# Short problem
Locate, in the data below, the line that contains "reach = outer_x + peg_reach" and the line that contains "# --- shader helpers"; reproduce exactly those two lines and every line between them, nothing more.

# Data block
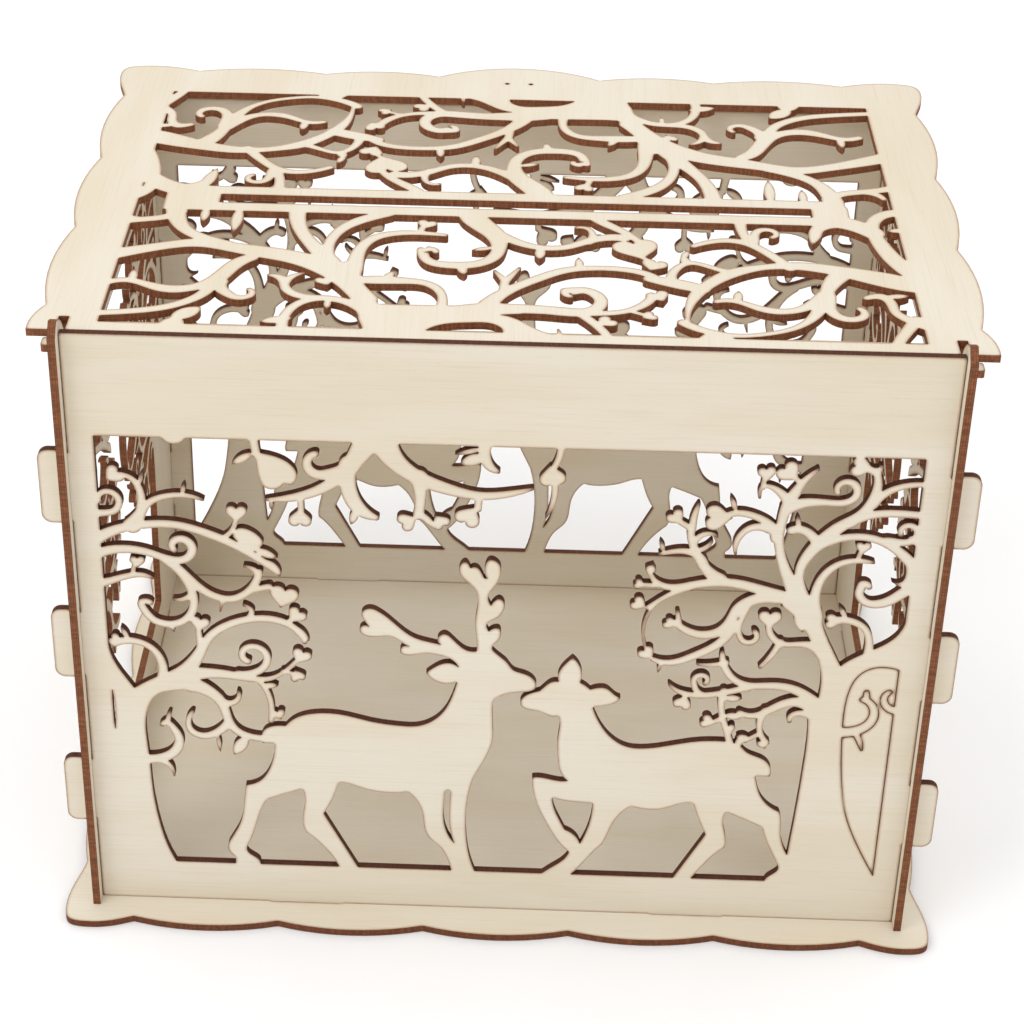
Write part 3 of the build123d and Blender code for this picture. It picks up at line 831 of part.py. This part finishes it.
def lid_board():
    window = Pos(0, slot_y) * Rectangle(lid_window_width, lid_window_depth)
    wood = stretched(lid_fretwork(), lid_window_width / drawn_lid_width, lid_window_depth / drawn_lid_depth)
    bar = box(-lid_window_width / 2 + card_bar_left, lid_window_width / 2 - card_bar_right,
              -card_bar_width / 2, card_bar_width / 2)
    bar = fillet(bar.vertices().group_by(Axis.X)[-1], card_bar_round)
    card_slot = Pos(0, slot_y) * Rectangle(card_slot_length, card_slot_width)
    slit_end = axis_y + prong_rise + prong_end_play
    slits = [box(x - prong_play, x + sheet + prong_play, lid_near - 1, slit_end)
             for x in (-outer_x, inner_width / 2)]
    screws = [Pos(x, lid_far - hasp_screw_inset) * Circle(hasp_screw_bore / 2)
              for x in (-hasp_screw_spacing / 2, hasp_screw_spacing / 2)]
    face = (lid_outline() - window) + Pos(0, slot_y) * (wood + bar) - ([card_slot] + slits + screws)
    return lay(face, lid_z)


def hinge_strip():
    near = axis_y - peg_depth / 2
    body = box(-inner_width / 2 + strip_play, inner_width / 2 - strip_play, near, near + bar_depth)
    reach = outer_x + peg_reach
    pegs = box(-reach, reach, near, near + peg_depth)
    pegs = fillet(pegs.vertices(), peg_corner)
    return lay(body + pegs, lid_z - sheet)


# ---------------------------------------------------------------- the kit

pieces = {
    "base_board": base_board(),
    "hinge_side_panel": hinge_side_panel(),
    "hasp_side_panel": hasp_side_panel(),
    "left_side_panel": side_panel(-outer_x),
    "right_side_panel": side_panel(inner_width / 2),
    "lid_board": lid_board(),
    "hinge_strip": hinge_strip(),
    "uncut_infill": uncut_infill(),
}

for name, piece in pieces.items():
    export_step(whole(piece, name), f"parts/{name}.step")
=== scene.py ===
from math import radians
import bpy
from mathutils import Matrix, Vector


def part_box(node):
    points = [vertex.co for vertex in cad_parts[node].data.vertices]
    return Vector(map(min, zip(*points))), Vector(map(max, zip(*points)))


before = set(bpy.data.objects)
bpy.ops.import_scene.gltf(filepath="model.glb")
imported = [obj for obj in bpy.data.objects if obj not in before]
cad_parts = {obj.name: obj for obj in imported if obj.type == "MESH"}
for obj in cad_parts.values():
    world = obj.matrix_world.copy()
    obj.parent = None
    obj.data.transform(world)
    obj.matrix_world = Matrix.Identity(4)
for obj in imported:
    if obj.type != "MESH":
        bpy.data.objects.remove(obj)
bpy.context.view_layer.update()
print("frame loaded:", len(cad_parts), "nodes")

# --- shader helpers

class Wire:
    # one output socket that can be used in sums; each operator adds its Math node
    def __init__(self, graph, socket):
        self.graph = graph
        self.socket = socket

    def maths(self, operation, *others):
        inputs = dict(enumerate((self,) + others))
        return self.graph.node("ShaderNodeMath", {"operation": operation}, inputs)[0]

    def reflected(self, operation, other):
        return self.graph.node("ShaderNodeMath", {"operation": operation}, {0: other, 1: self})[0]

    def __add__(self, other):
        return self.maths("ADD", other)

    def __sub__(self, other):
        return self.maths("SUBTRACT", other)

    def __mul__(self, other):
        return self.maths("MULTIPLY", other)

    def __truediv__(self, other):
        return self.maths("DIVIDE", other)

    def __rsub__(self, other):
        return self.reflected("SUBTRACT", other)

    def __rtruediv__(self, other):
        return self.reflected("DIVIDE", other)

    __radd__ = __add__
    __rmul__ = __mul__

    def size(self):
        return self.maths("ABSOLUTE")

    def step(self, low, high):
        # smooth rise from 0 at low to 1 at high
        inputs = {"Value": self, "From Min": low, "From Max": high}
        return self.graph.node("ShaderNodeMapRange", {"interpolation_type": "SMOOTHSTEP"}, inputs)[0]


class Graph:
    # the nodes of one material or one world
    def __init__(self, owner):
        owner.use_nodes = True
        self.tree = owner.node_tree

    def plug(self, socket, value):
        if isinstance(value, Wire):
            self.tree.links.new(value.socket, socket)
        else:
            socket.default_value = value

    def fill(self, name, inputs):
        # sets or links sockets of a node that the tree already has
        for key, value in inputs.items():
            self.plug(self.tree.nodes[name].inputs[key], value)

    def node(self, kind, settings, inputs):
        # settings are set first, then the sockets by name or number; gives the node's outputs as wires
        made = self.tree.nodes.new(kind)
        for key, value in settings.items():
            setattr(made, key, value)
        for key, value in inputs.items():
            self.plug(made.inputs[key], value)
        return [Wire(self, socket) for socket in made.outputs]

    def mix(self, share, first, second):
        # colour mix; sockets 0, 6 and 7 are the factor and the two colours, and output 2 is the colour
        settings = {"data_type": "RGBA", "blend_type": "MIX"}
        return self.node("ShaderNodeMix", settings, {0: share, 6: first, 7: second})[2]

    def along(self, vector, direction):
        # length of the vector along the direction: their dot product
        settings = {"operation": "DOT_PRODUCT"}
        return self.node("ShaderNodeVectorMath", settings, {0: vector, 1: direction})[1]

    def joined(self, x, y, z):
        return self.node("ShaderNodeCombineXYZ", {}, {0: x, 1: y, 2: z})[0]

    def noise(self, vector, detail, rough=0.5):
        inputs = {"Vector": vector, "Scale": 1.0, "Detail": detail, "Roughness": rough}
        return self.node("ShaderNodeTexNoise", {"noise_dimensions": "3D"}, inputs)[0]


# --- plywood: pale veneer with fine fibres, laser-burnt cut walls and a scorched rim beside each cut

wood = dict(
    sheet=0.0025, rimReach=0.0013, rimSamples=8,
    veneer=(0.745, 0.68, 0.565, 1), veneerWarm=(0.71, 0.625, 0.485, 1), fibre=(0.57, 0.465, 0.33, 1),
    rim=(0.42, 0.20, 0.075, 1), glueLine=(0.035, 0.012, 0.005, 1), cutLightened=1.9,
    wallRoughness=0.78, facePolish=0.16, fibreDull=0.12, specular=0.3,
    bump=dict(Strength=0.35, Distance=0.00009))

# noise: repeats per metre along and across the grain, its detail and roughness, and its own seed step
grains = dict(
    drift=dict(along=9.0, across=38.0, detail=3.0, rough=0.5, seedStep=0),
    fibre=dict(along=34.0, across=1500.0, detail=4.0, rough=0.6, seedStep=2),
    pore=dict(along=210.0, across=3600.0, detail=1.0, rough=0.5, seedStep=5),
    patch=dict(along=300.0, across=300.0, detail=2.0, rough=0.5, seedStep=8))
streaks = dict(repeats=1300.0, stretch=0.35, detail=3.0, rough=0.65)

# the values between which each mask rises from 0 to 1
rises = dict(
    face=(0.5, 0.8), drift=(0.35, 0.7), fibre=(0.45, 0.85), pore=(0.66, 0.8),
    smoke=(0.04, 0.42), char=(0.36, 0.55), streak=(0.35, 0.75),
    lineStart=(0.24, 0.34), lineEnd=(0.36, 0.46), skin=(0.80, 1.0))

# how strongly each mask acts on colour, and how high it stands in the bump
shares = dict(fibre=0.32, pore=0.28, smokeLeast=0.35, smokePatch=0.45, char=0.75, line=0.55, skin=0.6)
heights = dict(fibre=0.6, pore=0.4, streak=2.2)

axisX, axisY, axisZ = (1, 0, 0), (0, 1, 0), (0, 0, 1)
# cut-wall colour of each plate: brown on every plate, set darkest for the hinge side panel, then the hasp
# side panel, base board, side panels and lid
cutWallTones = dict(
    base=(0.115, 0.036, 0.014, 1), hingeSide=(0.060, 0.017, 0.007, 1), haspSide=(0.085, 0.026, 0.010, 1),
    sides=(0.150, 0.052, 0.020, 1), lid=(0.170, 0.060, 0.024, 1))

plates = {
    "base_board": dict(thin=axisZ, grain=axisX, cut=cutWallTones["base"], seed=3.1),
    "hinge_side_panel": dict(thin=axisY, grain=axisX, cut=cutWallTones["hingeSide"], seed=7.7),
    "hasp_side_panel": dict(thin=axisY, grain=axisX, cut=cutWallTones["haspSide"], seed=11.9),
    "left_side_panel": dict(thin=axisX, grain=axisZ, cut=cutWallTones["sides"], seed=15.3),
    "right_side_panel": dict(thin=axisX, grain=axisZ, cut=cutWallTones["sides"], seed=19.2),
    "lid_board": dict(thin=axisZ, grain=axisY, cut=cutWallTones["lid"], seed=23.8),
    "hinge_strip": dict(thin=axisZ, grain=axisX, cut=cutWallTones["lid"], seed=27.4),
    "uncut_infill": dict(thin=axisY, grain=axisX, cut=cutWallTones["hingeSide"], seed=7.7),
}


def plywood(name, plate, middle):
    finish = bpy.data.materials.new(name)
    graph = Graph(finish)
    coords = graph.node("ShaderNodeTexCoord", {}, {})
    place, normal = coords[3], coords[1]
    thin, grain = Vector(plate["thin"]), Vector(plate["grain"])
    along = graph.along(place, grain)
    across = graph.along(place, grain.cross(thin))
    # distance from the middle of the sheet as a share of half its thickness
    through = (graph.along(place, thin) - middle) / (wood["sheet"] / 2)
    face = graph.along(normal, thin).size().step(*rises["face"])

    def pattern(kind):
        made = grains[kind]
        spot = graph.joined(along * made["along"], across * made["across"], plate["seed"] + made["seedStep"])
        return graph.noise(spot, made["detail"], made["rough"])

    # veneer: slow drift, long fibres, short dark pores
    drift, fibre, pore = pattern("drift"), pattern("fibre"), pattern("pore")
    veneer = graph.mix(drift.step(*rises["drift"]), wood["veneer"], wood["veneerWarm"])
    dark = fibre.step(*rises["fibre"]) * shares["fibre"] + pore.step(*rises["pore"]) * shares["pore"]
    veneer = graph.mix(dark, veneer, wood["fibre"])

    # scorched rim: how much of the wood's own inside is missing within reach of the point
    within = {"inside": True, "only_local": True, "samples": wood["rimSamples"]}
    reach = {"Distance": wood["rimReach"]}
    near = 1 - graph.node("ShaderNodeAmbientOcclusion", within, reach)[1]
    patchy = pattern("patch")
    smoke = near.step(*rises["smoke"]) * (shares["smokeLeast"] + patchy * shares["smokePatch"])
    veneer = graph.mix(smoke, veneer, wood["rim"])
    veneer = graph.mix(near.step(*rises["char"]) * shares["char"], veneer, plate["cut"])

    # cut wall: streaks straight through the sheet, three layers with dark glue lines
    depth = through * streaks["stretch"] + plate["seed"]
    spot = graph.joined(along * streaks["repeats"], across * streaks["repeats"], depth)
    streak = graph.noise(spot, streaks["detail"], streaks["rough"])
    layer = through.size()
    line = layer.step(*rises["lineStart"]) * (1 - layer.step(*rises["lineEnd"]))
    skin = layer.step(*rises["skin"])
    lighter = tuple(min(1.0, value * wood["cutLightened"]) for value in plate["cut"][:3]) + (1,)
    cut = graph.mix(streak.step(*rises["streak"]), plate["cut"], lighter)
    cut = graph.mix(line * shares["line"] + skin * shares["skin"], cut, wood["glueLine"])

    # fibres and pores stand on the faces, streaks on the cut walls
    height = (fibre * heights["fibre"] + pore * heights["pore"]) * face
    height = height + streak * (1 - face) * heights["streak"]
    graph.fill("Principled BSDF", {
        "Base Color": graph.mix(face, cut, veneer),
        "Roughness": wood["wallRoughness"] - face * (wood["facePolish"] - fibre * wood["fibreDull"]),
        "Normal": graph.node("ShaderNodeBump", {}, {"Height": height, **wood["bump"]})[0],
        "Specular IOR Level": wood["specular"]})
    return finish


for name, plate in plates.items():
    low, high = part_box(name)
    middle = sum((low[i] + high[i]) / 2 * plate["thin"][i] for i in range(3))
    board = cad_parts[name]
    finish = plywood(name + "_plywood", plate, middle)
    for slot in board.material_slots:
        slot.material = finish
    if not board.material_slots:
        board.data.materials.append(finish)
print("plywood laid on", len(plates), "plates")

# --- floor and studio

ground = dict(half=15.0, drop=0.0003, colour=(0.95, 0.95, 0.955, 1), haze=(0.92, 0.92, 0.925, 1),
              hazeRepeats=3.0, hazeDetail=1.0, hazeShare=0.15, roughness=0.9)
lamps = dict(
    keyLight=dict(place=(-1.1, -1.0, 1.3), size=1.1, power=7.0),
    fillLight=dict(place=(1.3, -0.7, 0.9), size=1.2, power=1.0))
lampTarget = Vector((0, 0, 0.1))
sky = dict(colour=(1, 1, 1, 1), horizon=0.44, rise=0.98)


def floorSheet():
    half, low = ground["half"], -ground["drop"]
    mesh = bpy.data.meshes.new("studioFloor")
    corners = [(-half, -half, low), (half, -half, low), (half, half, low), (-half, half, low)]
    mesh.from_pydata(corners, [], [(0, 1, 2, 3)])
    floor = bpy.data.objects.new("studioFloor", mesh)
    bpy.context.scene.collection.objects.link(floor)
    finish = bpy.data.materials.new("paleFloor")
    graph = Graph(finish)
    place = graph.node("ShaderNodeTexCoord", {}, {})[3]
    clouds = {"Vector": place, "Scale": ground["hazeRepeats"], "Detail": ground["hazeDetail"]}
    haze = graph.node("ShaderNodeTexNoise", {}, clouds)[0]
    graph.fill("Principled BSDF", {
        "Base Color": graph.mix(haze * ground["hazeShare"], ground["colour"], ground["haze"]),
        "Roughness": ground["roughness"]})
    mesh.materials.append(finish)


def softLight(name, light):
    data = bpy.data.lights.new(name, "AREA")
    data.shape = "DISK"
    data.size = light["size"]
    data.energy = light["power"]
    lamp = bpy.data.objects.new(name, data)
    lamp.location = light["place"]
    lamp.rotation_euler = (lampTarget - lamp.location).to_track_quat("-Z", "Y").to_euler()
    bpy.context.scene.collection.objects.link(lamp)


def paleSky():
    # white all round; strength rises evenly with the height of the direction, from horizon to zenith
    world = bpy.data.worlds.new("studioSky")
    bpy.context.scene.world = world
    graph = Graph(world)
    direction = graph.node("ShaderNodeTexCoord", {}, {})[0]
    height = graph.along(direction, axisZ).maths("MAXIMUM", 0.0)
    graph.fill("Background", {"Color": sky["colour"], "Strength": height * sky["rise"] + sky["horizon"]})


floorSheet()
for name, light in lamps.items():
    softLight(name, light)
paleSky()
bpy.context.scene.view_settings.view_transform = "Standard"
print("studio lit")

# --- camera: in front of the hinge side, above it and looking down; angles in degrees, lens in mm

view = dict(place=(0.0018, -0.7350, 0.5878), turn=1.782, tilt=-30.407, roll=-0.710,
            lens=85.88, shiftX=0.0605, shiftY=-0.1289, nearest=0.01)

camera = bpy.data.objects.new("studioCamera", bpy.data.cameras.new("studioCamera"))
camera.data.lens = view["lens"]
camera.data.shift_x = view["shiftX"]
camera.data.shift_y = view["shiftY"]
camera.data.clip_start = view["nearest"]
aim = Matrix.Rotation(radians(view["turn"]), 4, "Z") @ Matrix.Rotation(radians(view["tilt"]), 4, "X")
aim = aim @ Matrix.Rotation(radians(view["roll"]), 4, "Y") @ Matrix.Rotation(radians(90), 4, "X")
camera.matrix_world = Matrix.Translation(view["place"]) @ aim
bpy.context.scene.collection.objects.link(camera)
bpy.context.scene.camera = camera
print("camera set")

# Result
    reach = outer_x + peg_reach
    pegs = box(-reach, reach, near, near + peg_depth)
    pegs = fillet(pegs.vertices(), peg_corner)
    return lay(body + pegs, lid_z - sheet)


# ---------------------------------------------------------------- the kit

pieces = {
    "base_board": base_board(),
    "hinge_side_panel": hinge_side_panel(),
    "hasp_side_panel": hasp_side_panel(),
    "left_side_panel": side_panel(-outer_x),
    "right_side_panel": side_panel(inner_width / 2),
    "lid_board": lid_board(),
    "hinge_strip": hinge_strip(),
    "uncut_infill": uncut_infill(),
}

for name, piece in pieces.items():
    export_step(whole(piece, name), f"parts/{name}.step")
=== scene.py ===
from math import radians
import bpy
from mathutils import Matrix, Vector


def part_box(node):
    points = [vertex.co for vertex in cad_parts[node].data.vertices]
    return Vector(map(min, zip(*points))), Vector(map(max, zip(*points)))


before = set(bpy.data.objects)
bpy.ops.import_scene.gltf(filepath="model.glb")
imported = [obj for obj in bpy.data.objects if obj not in before]
cad_parts = {obj.name: obj for obj in imported if obj.type == "MESH"}
for obj in cad_parts.values():
    world = obj.matrix_world.copy()
    obj.parent = None
    obj.data.transform(world)
    obj.matrix_world = Matrix.Identity(4)
for obj in imported:
    if obj.type != "MESH":
        bpy.data.objects.remove(obj)
bpy.context.view_layer.update()
print("frame loaded:", len(cad_parts), "nodes")

# --- shader helpers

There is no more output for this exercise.